(Method of transformation for discrete random variable) Compute the probability mass function of $W=\cos{\frac{2\pi X}{N}}$ where $X$ is geometric

Question

Let $X$ be a geometric random variable with the following distribution: \begin{align} \mathbb P\{X=x\}=p^x(1-p) \end{align} where $$x=0,1,2,...$$ The random variable $$W=\cos{\frac{2\pi X}{N}}$$ for some integer $N$. Compute the probability mass function of $W$. You should consider the case when $N$ is odd or $N$ is even separately.

My attempt:

Let $$Y=\frac{2\pi X}{N}$$ Although $W=\cos{\frac{2\pi X}{N}}=\cos{Y}$ is not a monotone function, it can be divided into a finite number of regions in which it is monotone. Due to the symmetry of the cosine function, it is sufficient to consider the case where $y\in[0,\pi]$ and then scale the density with factor $n$, where $n$ denotes the number of regions.

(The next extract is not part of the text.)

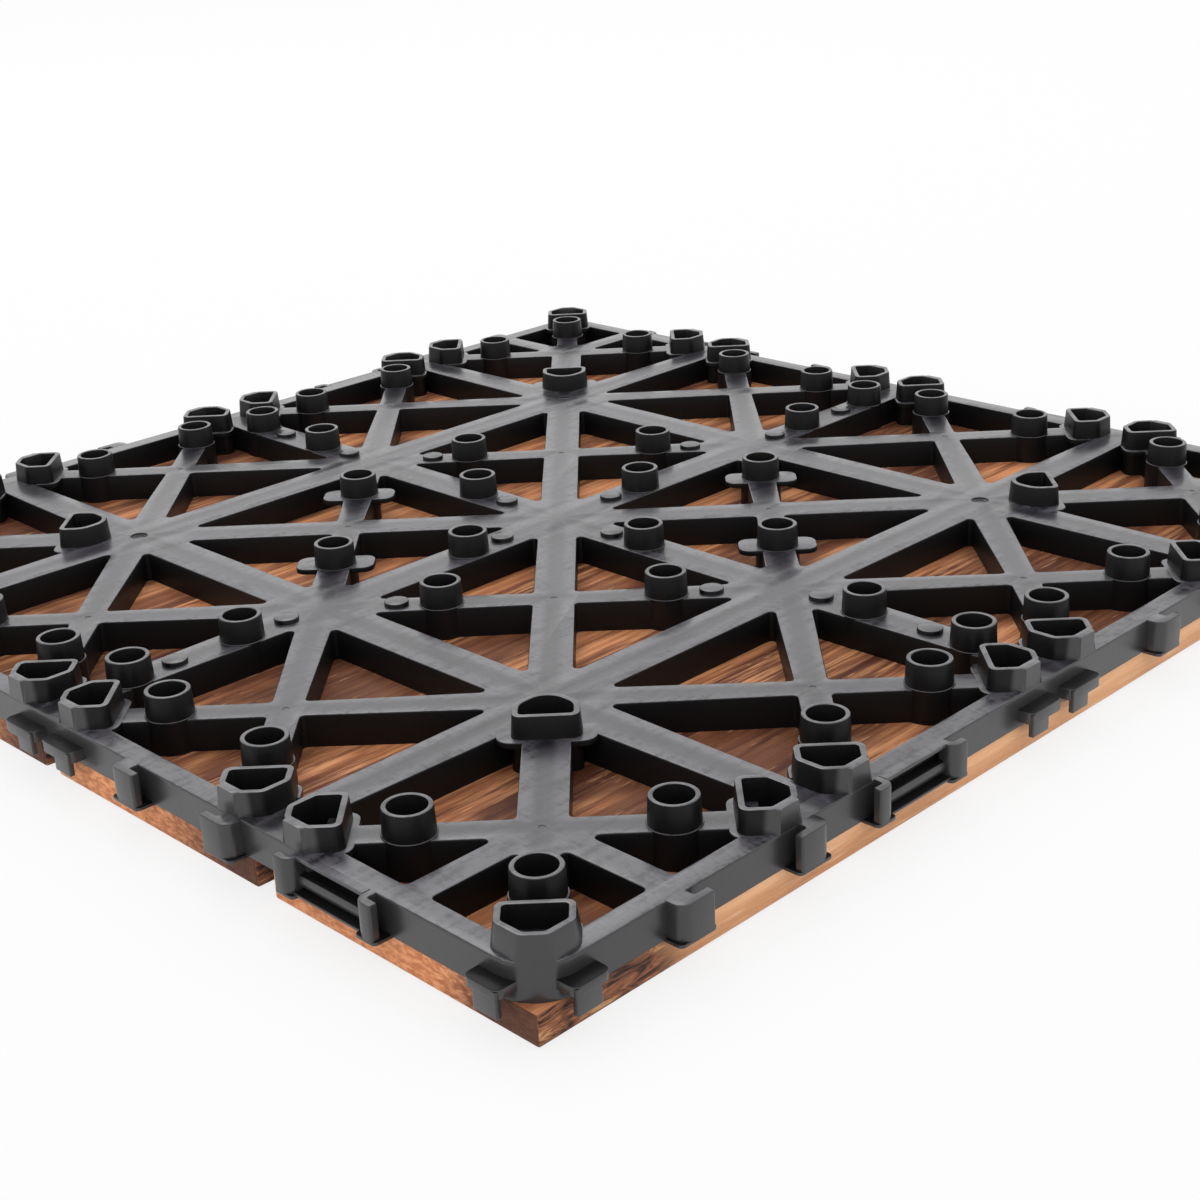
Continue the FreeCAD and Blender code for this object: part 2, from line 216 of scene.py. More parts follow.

If $y\in[0,\pi]$, or equivalently $x\in[0,\frac{N}{2}]$ then $W=\cos{\frac{2\pi X}{N}}=\cos{Y}$ is a one-to-one function, and we can now compute the inverse transformation: \begin{align} x=\frac{N}{2\pi}\arccos{w} \end{align} The probability mass function of $W$ in this special case is: \begin{align} f_W(w)&=f_X\bigg(\frac{N}{2\pi}\arccos{w}\bigg)\\ &=p^{\frac{N}{2\pi}\arccos{w}}(1-p) \end{align} In the general case, we have: \begin{align} f_W(w)=np^{\frac{N}{2\pi}\arccos{w}}(1-p) \end{align} If $N$ is even, we count the point $w=-1$ twice each time we add regions, hence we need to subtract it: \begin{align} f_W(w)&=n\bigg[p^{\frac{N}{2\pi}\arccos{w}}(1-p)-p^{\frac{N}{2}}(1-p)\bigg]\\ &=n(1-p)\bigg(p^{\frac{N}{2\pi}\arccos{w}}-p^{\frac{N}{2}}\bigg) \end{align}

My questions:

My answer looks quite messy so I am not sure if it is correct or not. If someone can comment on that or suggest other simpler methods for solving it would be greatly appreciated. Thank you!

Answer 1

I would approach the problem this way.

The variable $W$ can take on only $\left\lfloor\frac N2\right\rfloor+1$ values $W_x$ with $x=0\dots\left\lfloor\frac N2\right\rfloor$.

If $N$ is odd the probability of the value $w_x$ is $$ \mathbb P(W=w_x)= \begin{cases}\displaystyle (1-p)\sum_{k=0}^{\infty}p^{kN}\\ \displaystyle (1-p)\left[\sum_{k=0}^{\infty}p^{kN+x}+\sum_{k=1}^{\infty}p^{kN-x}\right]\\ \end{cases}= \frac{1-p}{1-p^N}\begin{cases}\displaystyle\vphantom{\sum_{k=0}^{\infty}} 1,& x=0,\\ \displaystyle\vphantom{\sum_{k=0}^{\infty}} p^x+p^{N-x},& x=1\dots\frac{N-1}2.\\ \end{cases} $$ The case of even $N$ is left to you.

Answer 2

Let's first assume $N$ is even.

Notice that $W$ is a discrete variable, taking values over $M=N/2 + 1$ values, the image set of $\cos \frac{2 \pi X}{N}$. In particular, assuming $0\le j \le M$:

$$p_j = P\left(W = \cos \frac{2 \pi j}{N}\right)=P(X \in \{j, N-j, N+j, 2N-j,2N+j,\cdots\}) \tag1$$

For example:

$$\begin{align} p_3 &= P(X \in \{3, N-3, N+3, 2N-3, 2N +3\cdots\}) \\ &= \sum_{k=0}^\infty (1-p)p^{kN+3} + \sum_{k=1}^\infty (1-p)p^{kN-3} \end{align} $$

The cases $p_0$, $p_M$ should be computed apart.

Can you go on from here?